What’s more, the climate science chapter tells judges what the law is. The chapter’s authors spill considerable ink telling courts about “different types of climate lawsuits,” the “contours” of causation analysis in those cases, and even how Supreme Court cases support attribution science and its application to damages claims.
The signatories don’t explain how they peer reviewed these legal conclusions.
If that weren’t enough, the chapter’s authors tell courts what conclusions to reach. Without addressing any contrary evidence, they declare attribution methodology “unequivocally” established.
They lay out a three-step framework for courts to find causation.
And they tell judges to trust experts “quantify[ing] the contribution of anthropogenic forcing to specific damages, harms, and economic and noneconomic losses.”
So the chapter’s authors tell judges how to answer ultimate liability and remedy questions, too.
None of these issues is surprising. The chapter’s authors, Jessica Wentz and Radley Horton, have written (along with a climate plaintiffs’ attorney) in support of climate-lawsuit plaintiffs.

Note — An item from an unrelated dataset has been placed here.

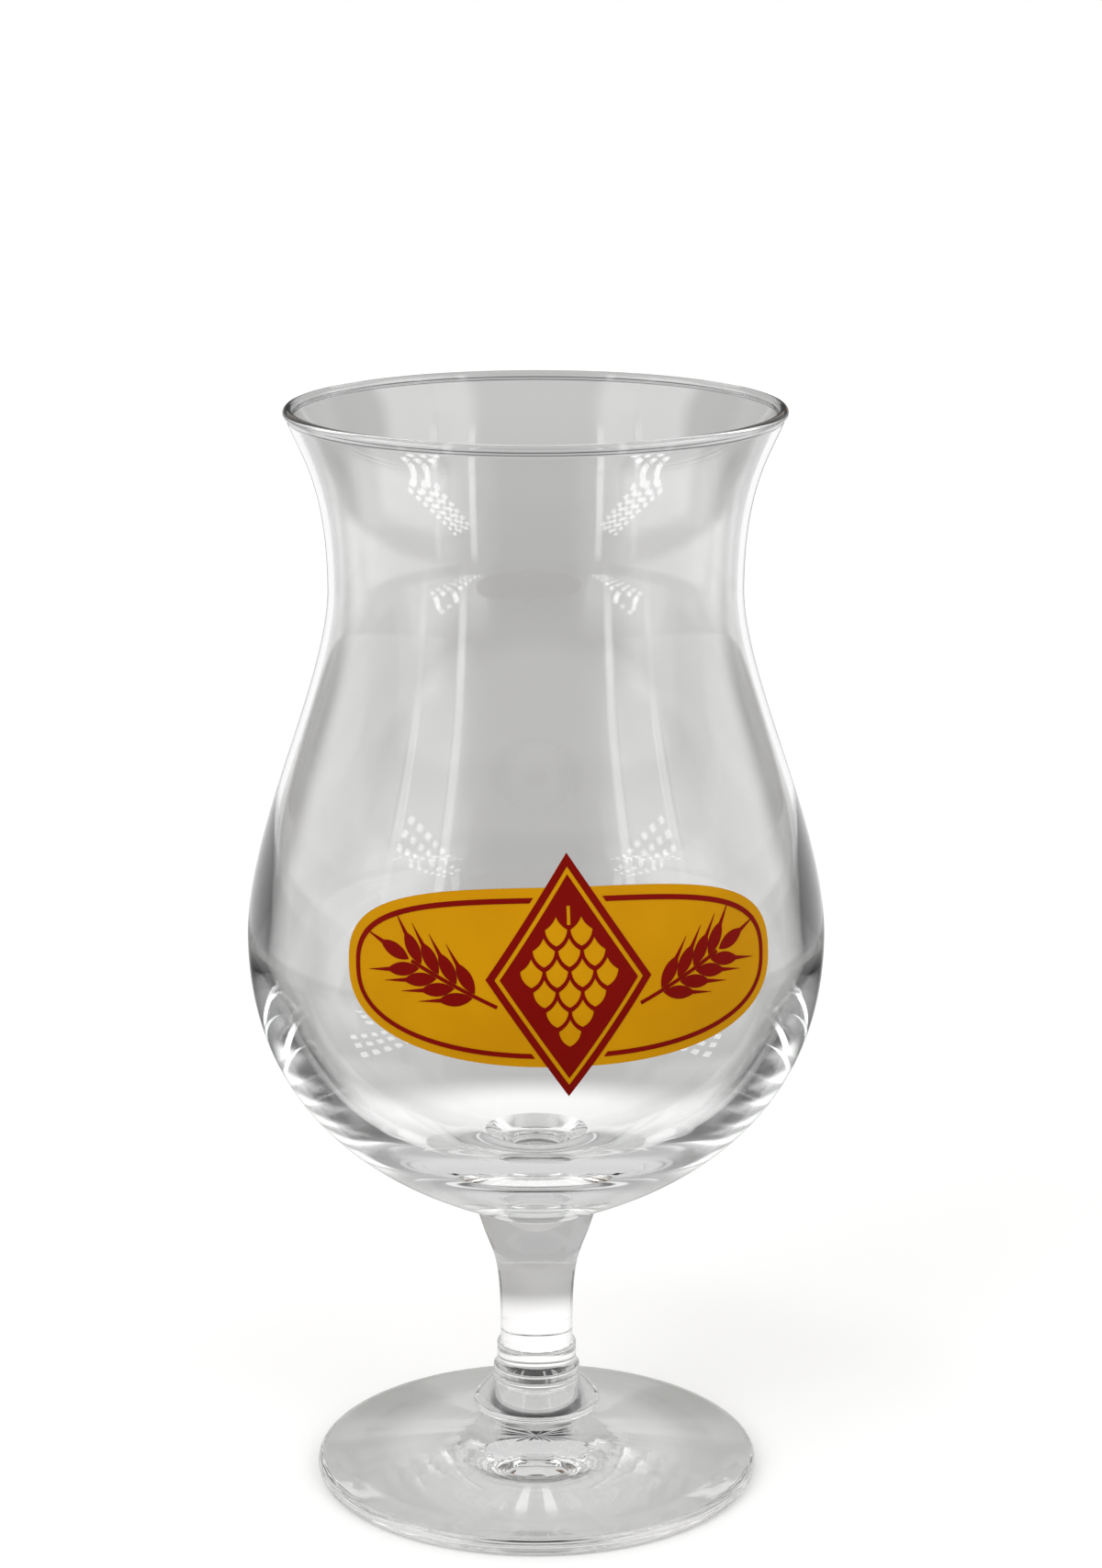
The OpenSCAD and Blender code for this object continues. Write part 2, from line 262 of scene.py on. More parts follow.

And one of the chapter’s authors has even encouraged filing such suits. Again, if “independence and objectivity” is the goal, the signatories backed the wrong horses.
The signatories’ concerns are misplaced.
They should be concerned that the climate science chapter was published in the first place.
They should be concerned that the biased climate science chapter mars their own published scientific work.
They should be concerned that the National Academy is watering down the scientific process by ignoring contrary evidence.
And they should be concerned that one-sided political theater and legal case explainers passed what they call an “extensive and rigorous peer review.” We would welcome the peer review team’s explanation of how they went about verifying the chapter’s authors’ take on Massachusetts v. EPA.
There, the Supreme Court narrowly decided that greenhouse gases fit the Clean Air Act’s broad definition of “air pollutant.” So the Court said the Environmental Protection Agency had to “decide whether greenhouse gases cause or contribute to climate change.” But the Court didn’t instruct EPA to make any particular finding.
The climate science chapter takes this case about statutory interpretation and regulatory authority and twists it into an affirmative argument in support of damages claims in climate litigation. Regardless of the chapter’s authors’ slant on this or any other case, one thing is clear: None of this discussion is about science.
The climate science chapter isn’t science at all. It’s a litigation playbook (complete with case law) packaged as settled scientific consensus.
The climate science chapter is an affront to the scientific community. The signatories should be demanding that the National Academies of Sciences, Engineering, and Medicine retract its publication.